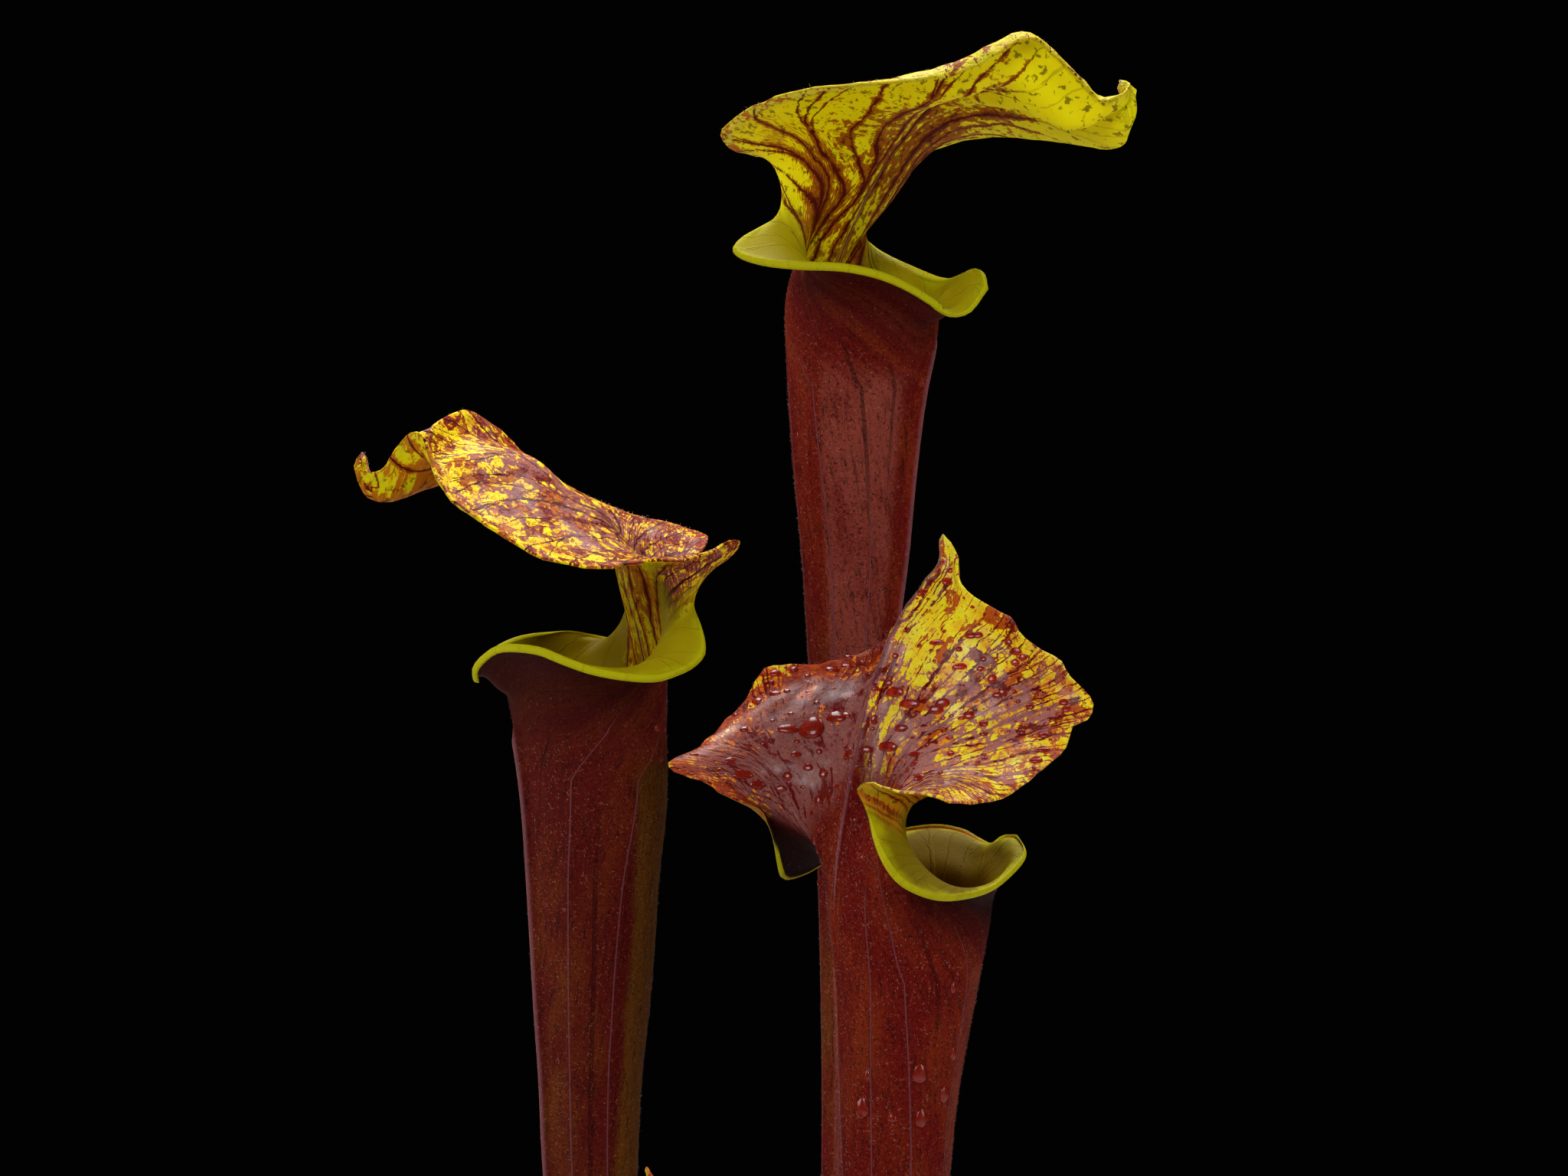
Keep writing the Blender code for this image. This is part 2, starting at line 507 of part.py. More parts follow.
def add_solid(name, points, faces, colour, roughness, smooth=True):
    mesh = bpy.data.meshes.new(name)
    mesh.from_pydata([tuple(float(v) * MM for v in p) for p in points], [], faces)
    mesh.validate()
    mesh.materials.append(make_material(name, colour, roughness))
    for polygon in mesh.polygons:
        polygon.use_smooth = smooth
    thing = bpy.data.objects.new(name, mesh)
    bpy.context.scene.collection.objects.link(thing)
    return thing


def lathe(profile, sides):
    """Turns a closed or axis-to-axis profile of (radius, z) round the Z axis."""
    points, faces, rows = [], [], []
    for radius, z in profile:
        if radius < 1e-6:
            rows.append([len(points)])
            points.append((0.0, 0.0, z))
        else:
            rows.append(list(range(len(points), len(points) + sides)))
            for i in range(sides):
                angle = 2 * math.pi * i / sides
                points.append((radius * math.cos(angle), radius * math.sin(angle), z))
    for low, high in zip(rows[:-1], rows[1:]):
        for i in range(sides):
            j = (i + 1) % sides
            if len(low) == 1:
                faces.append((low[0], high[j], high[i]))
            elif len(high) == 1:
                faces.append((low[i], low[j], high[0]))
            else:
                faces += [(low[i], low[j], high[j]), (low[i], high[j], high[i])]
    return points, faces


def make_pot():
    lip_bottom = POT_HEIGHT - POT_RIM_HEIGHT
    slope = (POT_TOP_RADIUS - POT_FOOT_RADIUS) / POT_HEIGHT
    at = lambda z: POT_FOOT_RADIUS + slope * z
    outer_top = at(POT_HEIGHT) + POT_RIM_PROUD
    profile = [
        (0, 0), (POT_FOOT_RADIUS - 1.5, 0), (POT_FOOT_RADIUS, 1.5), (at(lip_bottom - 3), lip_bottom - 3),
        (at(lip_bottom) + POT_RIM_PROUD, lip_bottom), (outer_top, POT_HEIGHT - 1.5),
        (outer_top - 1.5, POT_HEIGHT), (at(POT_HEIGHT) - POT_WALL + 1, POT_HEIGHT),
        (at(POT_HEIGHT - 1) - POT_WALL, POT_HEIGHT - 1), (at(POT_FLOOR) - POT_WALL, POT_FLOOR), (0, POT_FLOOR),
    ]
    points, faces = lathe(profile, POT_SIDES)
    return add_solid("pot", points, faces, POT_CLAY, 0.8)


def make_soil():
    slope = (POT_TOP_RADIUS - POT_FOOT_RADIUS) / POT_HEIGHT
    at = lambda z: POT_FOOT_RADIUS + slope * z - POT_WALL - FIT_GAP
    low = POT_FLOOR + FIT_GAP
    profile = [(0, low), (at(low), low), (at(SOIL_TOP) - 0.2, SOIL_TOP)]
    for share in (0.85, 0.65, 0.45, 0.25):
        rise = SOIL_CROWN * math.cos(share * math.pi / 2)
        profile.append((share * at(SOIL_TOP), SOIL_TOP + rise))
    profile.append((0, SOIL_TOP + SOIL_CROWN))
    points, faces = lathe(profile, SOIL_SIDES)
    soil = add_solid("soil", points, faces, SOIL_BROWN, 0.95)
    trench = rhizome_body("trench", FIT_GAP)
    cut(soil, trench)
    return soil


def rhizome_body(name, grow):
    """A short stem, thickest where the leaves stand, lying along X."""
    sides, rings = 16, 15
    points, faces = [], []
    for k in range(1, rings):
        along = -math.cos(math.pi * k / rings)
        swell = 1 + 0.06 * math.sin(along * 21) + 0.03 * math.sin(along * 37 + 1)
        radius = RHIZOME_RADIUS * (1 - abs(along) ** 3.2) ** 0.5 * swell + grow
        for i in range(sides):
            angle = 2 * math.pi * i / sides
            points.append(((RHIZOME_HALF_LENGTH + grow) * along, radius * math.cos(angle),
                           RHIZOME_CENTRE_Z + radius * math.sin(angle)))
    tips = [len(points), len(points) + 1]
    points += [(-RHIZOME_HALF_LENGTH - grow, 0, RHIZOME_CENTRE_Z), (RHIZOME_HALF_LENGTH + grow, 0, RHIZOME_CENTRE_Z)]
    for k in range(rings - 2):
        for i in range(sides):
            j = (i + 1) % sides
            a, b = k * sides + i, k * sides + j
            faces += [(a, b, b + sides), (a, b + sides, a + sides)]
    last = (rings - 2) * sides
    for i in range(sides):
        j = (i + 1) % sides
        faces.append((tips[0], j, i))
        faces.append((tips[1], last + i, last + j))
    return add_solid(name, points, faces, RHIZOME_BROWN, 0.85)


def cut(body, cutter):
    cutter.hide_render = True
    cutter.display_type = "WIRE"
    step = body.modifiers.new("cut", "BOOLEAN")
    step.operation = "DIFFERENCE"
    step.solver = "EXACT"
    step.object = cutter
    with bpy.context.temp_override(object=body, active_object=body, selected_objects=[body]):
        bpy.ops.object.modifier_apply(modifier=step.name)
    bpy.data.objects.remove(cutter)


def make_rhizome():
    rhizome = rhizome_body("rhizome", 0.0)
    for name, x in LEAF_FEET_X.items():
        foot = YOUNG_FOOT_RADIUS if name == "small_pitcher" else LEAF_FOOT_RADIUS
        radius = foot + LEAF_THICKNESS / 2 + FIT_GAP
        points, faces = lathe([(0, SOCKET_FLOOR), (radius, SOCKET_FLOOR), (radius, SOCKET_FLOOR + 30),
                               (0, SOCKET_FLOOR + 30)], 20)
        points = [(px + x, py, pz) for px, py, pz in points]
        cut(rhizome, add_solid("socket", points, faces, RHIZOME_BROWN, 0.85))
    return rhizome


def main():
    for thing in list(bpy.data.objects):
        bpy.data.objects.remove(thing)
    make_pot()
    make_soil()
    make_rhizome()
    for name, leaf in (("tall_pitcher", TALL), ("left_pitcher", LEFT), ("front_pitcher", FRONT)):
        grown = rooted(leaf, name, LEAF_FOOT_RADIUS)
        points, faces = leaf_solid(grown, LINES_EACH_SIDE, HOOD_ROWS, TUBE_ROWS)
        add_solid(name, points, faces, LEAF_RED, 0.45)
    grown = rooted(young_leaf(), "small_pitcher", YOUNG_FOOT_RADIUS)
    points, faces = leaf_solid(grown, YOUNG_LINES_EACH_SIDE, YOUNG_HOOD_ROWS, TUBE_ROWS)
    add_solid("small_pitcher", points, faces, YOUNG_RED, 0.45)


main()
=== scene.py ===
# %% [markdown]
# # A yellow pitcher plant
#
# This plant catches insects in tall hollow leaves. Each leaf is a tube that widens to a mouth with a rolled
# lip, and carries a veined lid on a narrow column over the mouth. Three full pitchers and a young one grow
# from a short thick stem, half buried in the peat of a plain clay pot.
#
# The script starts from the fixed solids of the plant. It grows finer leaves in their places, gives them
# their colours, veins and hairs, and then sets the light and the camera.

# %% Load the fixed solids
import math
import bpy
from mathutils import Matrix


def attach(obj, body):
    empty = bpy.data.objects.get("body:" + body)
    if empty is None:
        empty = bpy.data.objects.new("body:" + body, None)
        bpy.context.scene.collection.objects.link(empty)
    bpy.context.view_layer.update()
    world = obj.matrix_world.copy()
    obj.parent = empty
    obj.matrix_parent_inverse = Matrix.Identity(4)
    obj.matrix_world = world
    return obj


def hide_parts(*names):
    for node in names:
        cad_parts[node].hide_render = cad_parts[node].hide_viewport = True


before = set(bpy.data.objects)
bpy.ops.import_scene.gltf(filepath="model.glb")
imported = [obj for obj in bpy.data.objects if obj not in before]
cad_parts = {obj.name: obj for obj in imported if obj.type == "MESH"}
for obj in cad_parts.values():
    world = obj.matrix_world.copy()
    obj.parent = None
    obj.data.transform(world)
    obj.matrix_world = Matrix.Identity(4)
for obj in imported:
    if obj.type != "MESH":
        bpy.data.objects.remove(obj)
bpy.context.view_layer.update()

from types import SimpleNamespace

import bpy
import numpy as np
from mathutils import Vector, noise
from mathutils.bvhtree import BVHTree

MM = 0.001
print("nodes:", ", ".join(sorted(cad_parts)))

# %% [markdown]
# ## How a pitcher is laid out
#
# A real pitcher is one leaf, rolled into a tube. So it is made here as one sheet of lines, like the ribs of a
# basket. Each line starts at the foot, climbs the tube, and ends somewhere on the rim. The lines at the back
# end on the lid's margin, and the ones at the front end on the lip. The number u counts them, from 0 at the
# middle of the back to 1 at the spout.
#
# A sculpted or subdivided cage could give the same form, but the lines also tell every point where it is on
# the leaf, and the veins, blotches and hairs need that.

# %% Sizes that all the leaves share, in millimetres
TIP_TO_NOTCH = 0.56
TIP_TO_EAR = 0.66
THROAT_DROP = 34.0
NECK_DROP = 8.0
HEM_SHARE = 0.94
SMOOTH_ROUNDS = 16
SMOOTH_STRENGTH = 0.7
SMOOTH_SPREAD = 0.2
PLAIN_LINES_EACH_SIDE = 25
PLAIN_HOOD_ROWS = 14
LEAF_THICKNESS = 1.0
LEAF_THINNEST = 0.62
NOTCH_THINNER = 0.32
LIP_RADIUS = 1.25
HEM_RADIUS = 0.45
WING_HEIGHT = 2.2

# %% Where the leaves stand in the stem
POT_HEIGHT = 128.0
POT_FOOT_RADIUS = 54.0
POT_TOP_RADIUS = 72.0
POT_WALL = 3.2
POT_FLOOR = 4.0
POT_RIM_HEIGHT = 20.0
POT_RIM_PROUD = 3.0
SOIL_TOP = 116.0
SOIL_CROWN = 3.0
FIT_GAP = 0.3
RHIZOME_RADIUS = 9.5
RHIZOME_HALF_LENGTH = 31.0
RHIZOME_CENTRE_Z = SOIL_TOP + SOIL_CROWN - 2.0
SOCKET_FLOOR = RHIZOME_CENTRE_Z + 2.0
LEAF_FOOT_Z = SOCKET_FLOOR + FIT_GAP
LEAF_FOOT_RADIUS = 4.8
YOUNG_FOOT_RADIUS = 4.0
FOOT_STRAIGHT = 8.5
LEAF_FEET_X = {"left_pitcher": -19.0, "small_pitcher": -6.5, "tall_pitcher": 6.0, "front_pitcher": 18.5}
print("leaf feet stand", LEAF_FOOT_Z, "mm above the floor, at x", list(LEAF_FEET_X.values()))

# %% [markdown]
# ## The three full pitchers
#
# Each one has its own axes: x points to the spout, y to the leaf's left, z up, from the middle of the mouth.
# The lists give the rim on both sides, from the lid's tip down the column's margin and round the lip to the
# spout, then the middle line of the back, and the tube's radius and lean on the way down. They are the same
# values that the plain solids were made from, so the fine leaf lies where the solid lies.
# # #
**Task to complete:** From the line containing "LINES_EACH_SIDE, HOOD_ROWS, TUBE_ROWS)" down to the line containing "from mathutils.bvhtree import BVHTree" in the material above, reproduce every line exactly, including the two end lines.

**Solution for this task:**
        points, faces = leaf_solid(grown, LINES_EACH_SIDE, HOOD_ROWS, TUBE_ROWS)
        add_solid(name, points, faces, LEAF_RED, 0.45)
    grown = rooted(young_leaf(), "small_pitcher", YOUNG_FOOT_RADIUS)
    points, faces = leaf_solid(grown, YOUNG_LINES_EACH_SIDE, YOUNG_HOOD_ROWS, TUBE_ROWS)
    add_solid("small_pitcher", points, faces, YOUNG_RED, 0.45)


main()
=== scene.py ===
# %% [markdown]
# # A yellow pitcher plant
#
# This plant catches insects in tall hollow leaves. Each leaf is a tube that widens to a mouth with a rolled
# lip, and carries a veined lid on a narrow column over the mouth. Three full pitchers and a young one grow
# from a short thick stem, half buried in the peat of a plain clay pot.
#
# The script starts from the fixed solids of the plant. It grows finer leaves in their places, gives them
# their colours, veins and hairs, and then sets the light and the camera.

# %% Load the fixed solids
import math
import bpy
from mathutils import Matrix


def attach(obj, body):
    empty = bpy.data.objects.get("body:" + body)
    if empty is None:
        empty = bpy.data.objects.new("body:" + body, None)
        bpy.context.scene.collection.objects.link(empty)
    bpy.context.view_layer.update()
    world = obj.matrix_world.copy()
    obj.parent = empty
    obj.matrix_parent_inverse = Matrix.Identity(4)
    obj.matrix_world = world
    return obj


def hide_parts(*names):
    for node in names:
        cad_parts[node].hide_render = cad_parts[node].hide_viewport = True


before = set(bpy.data.objects)
bpy.ops.import_scene.gltf(filepath="model.glb")
imported = [obj for obj in bpy.data.objects if obj not in before]
cad_parts = {obj.name: obj for obj in imported if obj.type == "MESH"}
for obj in cad_parts.values():
    world = obj.matrix_world.copy()
    obj.parent = None
    obj.data.transform(world)
    obj.matrix_world = Matrix.Identity(4)
for obj in imported:
    if obj.type != "MESH":
        bpy.data.objects.remove(obj)
bpy.context.view_layer.update()

from types import SimpleNamespace

import bpy
import numpy as np
from mathutils import Vector, noise
from mathutils.bvhtree import BVHTree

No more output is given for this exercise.